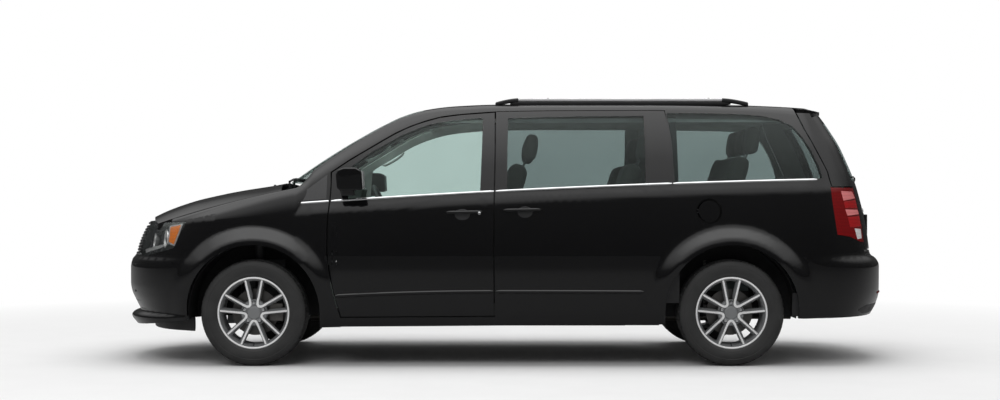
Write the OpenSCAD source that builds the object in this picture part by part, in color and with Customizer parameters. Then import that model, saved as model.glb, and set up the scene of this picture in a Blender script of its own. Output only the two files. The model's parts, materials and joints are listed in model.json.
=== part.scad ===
/* [Body] */
// Length of the body over its bumpers
body_len = 5150; // [4300:10:6180]
// Width of the body over its side mouldings
body_w = 1998; // [1670:2:2400]
// Height to the top of the roof rails
body_h = 1750; // [1460:5:2100]
// Thickness of a door or wall
wall_t = 62; // [52:1:74]
// Thickness of the window glass
glass_t = 5; // [4:0.5:7]
// Gap between a moving panel and the body
panel_gap = 9; // [8:0.5:11]

/* [Wheels] */
// Diameter of the tyre
tyre_d = 686; // [570:2:720]
// Width of the tyre
tyre_w = 225; // [190:1:235]
// Diameter of the alloy wheel over its lip
rim_d = 464; // [420:2:480]
// Distance between the two wheels of an axle, centre to centre
track = 1650; // [1600:5:1680]
// Circle of the five wheel studs
stud_circle = 127; // [106:1:140]

/* [Fittings] */
// Diameter of the steering wheel
steering_d = 380; // [320:5:420]
// Diameter of a hinge pin
pin_d = 8; // [7:0.5:10]
// Spacing of the number plate screws
plate_screws = 178; // [150:1:210]

/* [Hidden] */

// the drawing is in millimetres of the standard body, and these stretch it to the sizes above
sx = body_len / 5150;
sy = body_w / 1998;
sz = body_h / 1750;
seat_gap = 0.3;
fn = 64;

// wheels
tyre_r = tyre_d / 2;
rim_r = rim_d / 2;
front_x = 1614 * sx;
rear_x = -1464 * sx;
wheel_y = track / 2 * sy;
arch_r = tyre_r + 88;
arch_z = tyre_r + 8;
disc_r = 150;
kingpin_y = wheel_y - 60;

// belt line under the windows and the crease below it
belt_z = 1128;
belt_slope = 0.0514;
belt_bow = 7.39e-6;
crease_drop = 68;
function belt(x) = belt_z - belt_slope * (x - 27) - belt_bow * (x - 27) * (x - 27);
function crease(x) = belt(x) - crease_drop;

// plan of the ends: a straight flank, then a rounded corner
nose_start = 1850;
tail_start = -1900;
nose_round = 2.1;
tail_round = 2.3;
nose_pts = [[150, 2470], [200, 2500], [240, 2535], [290, 2570], [313, 2552], [330, 2505], [360, 2520],
    [400, 2540], [450, 2564], [510, 2575], [615, 2575], [670, 2563], [700, 2538], [780, 2514],
    [870, 2474], [950, 2420], [1000, 2380], [1100, 2290], [1200, 2190]];
tail_pts = [[240, -2490], [313, -2520], [383, -2556], [440, -2573], [470, -2575], [630, -2575],
    [680, -2549], [705, -2508], [770, -2500], [900, -2480], [1000, -2457], [1100, -2430],
    [1200, -2400], [1320, -2350], [1434, -2297], [1530, -2235], [1600, -2185], [1700, -2100]];
function nose(z) = lookup(z, nose_pts);
function tail(z) = lookup(z, tail_pts);
function nose_u(x, z) = min(0.999, max(0, (x - nose_start) / (nose(z) - nose_start)));
function tail_u(x, z) = min(0.999, max(0, (tail_start - x) / (tail_start - tail(z))));
function round_off(u, n) = pow(1 - pow(u, n), 1 / n);

// half width of the flank: full at 640 mm, tucked under at the sill, leaning in above the crease
function plan_half(x) = 992 - 6e-6 * x * x;
function lean(x, z) =
    let (zc = crease(x), zb = belt(x), h = z - zb)
    z < 640 ? 0.00038 * pow(640 - z, 2)
    : z < zc ? 0.0001 * pow(z - 640, 2)
    : z < zb ? 0.0001 * pow(zc - 640, 2) + 0.38 * (z - zc)
    : 0.0001 * pow(zc - 640, 2) + 0.38 * crease_drop + (0.26 + tail_narrow(x)) * h + 0.00022 * h * h;
function tail_narrow(x) = x < -1000 ? 0.00006 * (-1000 - x) : 0;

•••

## [WORK TO DO]
The whole listing above needs to be written out again exactly.

## [EXPECTED ANSWER]
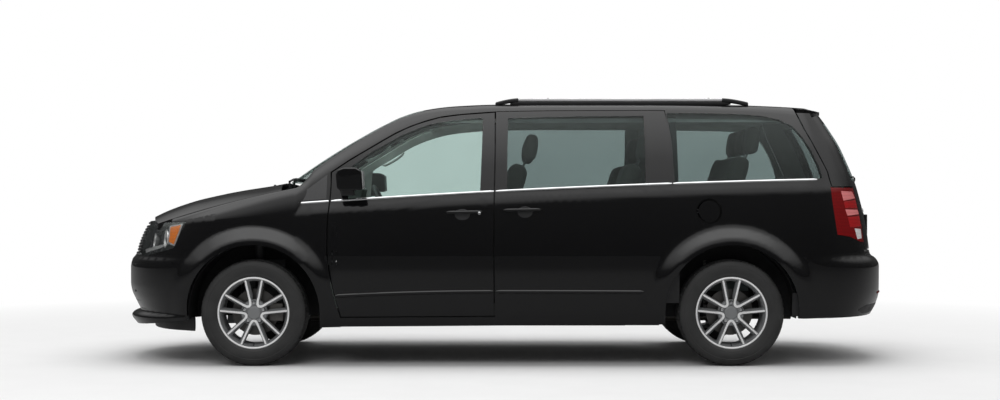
Write the OpenSCAD source that builds the object in this picture part by part, in color and with Customizer parameters. Then import that model, saved as model.glb, and set up the scene of this picture in a Blender script of its own. Output only the two files. The model's parts, materials and joints are listed in model.json.
=== part.scad ===
/* [Body] */
// Length of the body over its bumpers
body_len = 5150; // [4300:10:6180]
// Width of the body over its side mouldings
body_w = 1998; // [1670:2:2400]
// Height to the top of the roof rails
body_h = 1750; // [1460:5:2100]
// Thickness of a door or wall
wall_t = 62; // [52:1:74]
// Thickness of the window glass
glass_t = 5; // [4:0.5:7]
// Gap between a moving panel and the body
panel_gap = 9; // [8:0.5:11]

/* [Wheels] */
// Diameter of the tyre
tyre_d = 686; // [570:2:720]
// Width of the tyre
tyre_w = 225; // [190:1:235]
// Diameter of the alloy wheel over its lip
rim_d = 464; // [420:2:480]
// Distance between the two wheels of an axle, centre to centre
track = 1650; // [1600:5:1680]
// Circle of the five wheel studs
stud_circle = 127; // [106:1:140]

/* [Fittings] */
// Diameter of the steering wheel
steering_d = 380; // [320:5:420]
// Diameter of a hinge pin
pin_d = 8; // [7:0.5:10]
// Spacing of the number plate screws
plate_screws = 178; // [150:1:210]

/* [Hidden] */

// the drawing is in millimetres of the standard body, and these stretch it to the sizes above
sx = body_len / 5150;
sy = body_w / 1998;
sz = body_h / 1750;
seat_gap = 0.3;
fn = 64;

// wheels
tyre_r = tyre_d / 2;
rim_r = rim_d / 2;
front_x = 1614 * sx;
rear_x = -1464 * sx;
wheel_y = track / 2 * sy;
arch_r = tyre_r + 88;
arch_z = tyre_r + 8;
disc_r = 150;
kingpin_y = wheel_y - 60;

// belt line under the windows and the crease below it
belt_z = 1128;
belt_slope = 0.0514;
belt_bow = 7.39e-6;
crease_drop = 68;
function belt(x) = belt_z - belt_slope * (x - 27) - belt_bow * (x - 27) * (x - 27);
function crease(x) = belt(x) - crease_drop;

// plan of the ends: a straight flank, then a rounded corner
nose_start = 1850;
tail_start = -1900;
nose_round = 2.1;
tail_round = 2.3;
nose_pts = [[150, 2470], [200, 2500], [240, 2535], [290, 2570], [313, 2552], [330, 2505], [360, 2520],
    [400, 2540], [450, 2564], [510, 2575], [615, 2575], [670, 2563], [700, 2538], [780, 2514],
    [870, 2474], [950, 2420], [1000, 2380], [1100, 2290], [1200, 2190]];
tail_pts = [[240, -2490], [313, -2520], [383, -2556], [440, -2573], [470, -2575], [630, -2575],
    [680, -2549], [705, -2508], [770, -2500], [900, -2480], [1000, -2457], [1100, -2430],
    [1200, -2400], [1320, -2350], [1434, -2297], [1530, -2235], [1600, -2185], [1700, -2100]];
function nose(z) = lookup(z, nose_pts);
function tail(z) = lookup(z, tail_pts);
function nose_u(x, z) = min(0.999, max(0, (x - nose_start) / (nose(z) - nose_start)));
function tail_u(x, z) = min(0.999, max(0, (tail_start - x) / (tail_start - tail(z))));
function round_off(u, n) = pow(1 - pow(u, n), 1 / n);

// half width of the flank: full at 640 mm, tucked under at the sill, leaning in above the crease
function plan_half(x) = 992 - 6e-6 * x * x;
function lean(x, z) =
    let (zc = crease(x), zb = belt(x), h = z - zb)
    z < 640 ? 0.00038 * pow(640 - z, 2)
    : z < zc ? 0.0001 * pow(z - 640, 2)
    : z < zb ? 0.0001 * pow(zc - 640, 2) + 0.38 * (z - zc)
    : 0.0001 * pow(zc - 640, 2) + 0.38 * crease_drop + (0.26 + tail_narrow(x)) * h + 0.00022 * h * h;
function tail_narrow(x) = x < -1000 ? 0.00006 * (-1000 - x) : 0;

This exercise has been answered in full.